I am to evaluate the following integral using residue theorem:
$$\int_0^{2\pi} \frac {\cos(\theta)}{5-3\cos(\theta)} \, d\theta$$
I know that I need to perform substitution with the following:
$$d\theta = \frac {dz}{iz}$$
$$\cos\theta = \frac 12(z+\frac1z)$$
which yields: $$\frac 1i=\int_{|z|=1} \frac{z+\frac1z}{-3z^2+10z-3}\, dz$$
Finding the roots for the denominator yields two roots at $1/3$ and $3.$ Only $1/3$ falls within our unit circle so we ignore the root at $3.$
This is where I am a little stuck. I was taught to use the shortcut here to calculate the residue where I would leave the numerator $p(z)$ as is and take the derivative of the denominator $q'(z)$ then plug in the value of the singularity $z=\frac13$ but this approach doesn't give me the correct answer which I know is $\frac\pi6$
Am I making a mistake in setting up the problem?
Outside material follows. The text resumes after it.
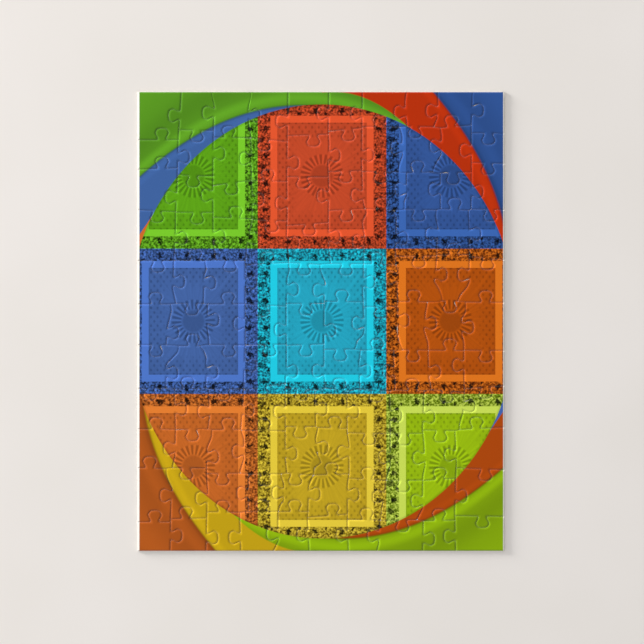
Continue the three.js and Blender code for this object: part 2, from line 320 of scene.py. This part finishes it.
def piece_name(node, index):
    """The name of a solid's piece: a strip holds several, counted along it."""
    if node not in STRIPS:
        return node.replace("piece", "puzzle")
    run, place = STRIPS[node]
    if run == "row":
        return f"puzzle_r{place:02d}_c{index + 1:02d}"
    return f"puzzle_r{index + 2:02d}_c{place:02d}"


def along_strip(node, outline):
    """What the pieces of a strip are sorted by: left to right, or top to bottom."""
    middle = sum(outline, Vector((0, 0))) / len(outline)
    return middle.x if STRIPS.get(node, ("row",))[0] == "row" else -middle.y


def build_pieces(frame, materials):
    """All puzzle pieces, each on the body of the solid that it stands for."""
    rng = random.Random(PIECE_SEED)
    for node in sorted(frame["nodes"]):
        outlines = top_outlines(frame["nodes"][node])
        outlines.sort(key=lambda outline: along_strip(node, outline))
        for index, outline in enumerate(outlines):
            piece = piece_object(piece_name(node, index), outline, rng, materials)
            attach(piece, node)
            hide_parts(node)


# ---- shader arithmetic ----


class Signal:
    """A number that varies over a surface. Arithmetic on it adds Math nodes."""

    def __init__(self, tree, socket):
        self.tree, self.socket = tree, socket

    def math(self, operation, *values):
        node = self.tree.nodes.new("ShaderNodeMath")
        node.operation = operation
        for value, plug in zip(values, node.inputs):
            put(self.tree, value, plug)
        return Signal(self.tree, node.outputs[0])

    def __add__(self, other):
        return self.math("ADD", self, other)

    def __sub__(self, other):
        return self.math("SUBTRACT", self, other)

    def __rsub__(self, other):
        return self.math("SUBTRACT", other, self)

    def __mul__(self, other):
        return self.math("MULTIPLY", self, other)

    def __truediv__(self, other):
        return self.math("DIVIDE", self, other)

    __radd__, __rmul__ = __add__, __mul__

    def above(self, other):
        return self.math("GREATER_THAN", self, other)

    def size(self):
        return self.math("ABSOLUTE", self)

    def nearest(self):
        return self.math("ROUND", self)

    def larger(self, other):
        return self.math("MAXIMUM", self, other)

    def smaller(self, other):
        return self.math("MINIMUM", self, other)

    def root(self):
        return self.math("SQRT", self)

    def sign(self):
        return self.math("SIGN", self)

    def ramp(self, start, end, low=0.0, high=1.0):
        """Rises smoothly from low at start to high at end."""
        node = self.tree.nodes.new("ShaderNodeMapRange")
        node.interpolation_type = "SMOOTHSTEP"
        for name, value in zip(
            ("Value", "From Min", "From Max", "To Min", "To Max"), (self, start, end, low, high)
        ):
            put(self.tree, value, node.inputs[name])
        return Signal(self.tree, node.outputs["Result"])

    def bump_at(self, middle, width):
        """1 at the middle, falling smoothly to 0 a width away."""
        return (self - middle).size().ramp(0, width, 1, 0)


def put(tree, value, plug):
    """Sets a socket to a constant, or links a signal or another socket to it."""
    if isinstance(value, Signal):
        value = value.socket
    if isinstance(value, bpy.types.NodeSocket):
        tree.links.new(value, plug)
    elif isinstance(value, tuple) and plug.type == "RGBA":
        plug.default_value = (*value, 1)
    else:
        plug.default_value = value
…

Thanks!
Note that we have
$$\begin{align} \int_0^{2\pi}\frac{\cos(\theta)}{5-3\cos(\theta)}\,d\theta&=\oint_{|z|=1}\frac{\frac12(z+z^{-1})}{5-\frac32(z+z^{-1})}\frac1{iz}\,dz\\\\ &=i\oint_{|z|=1}\frac{z^2+1}{z(3z^2-10z+3)}\,dz\\\\ &=i\oint_{|z|=1}\frac{z^2+1}{z(3z-1)(z-3)}\,dz\\\\ &=-2\pi \text{Res}\left(\frac{z^2+1}{z(3z-1)(z-3)}, z=0,1/3\right)\\\\ &=-2\pi \left(\frac13-\frac5{12}\right)\\\\ &=\frac\pi6 \end{align}$$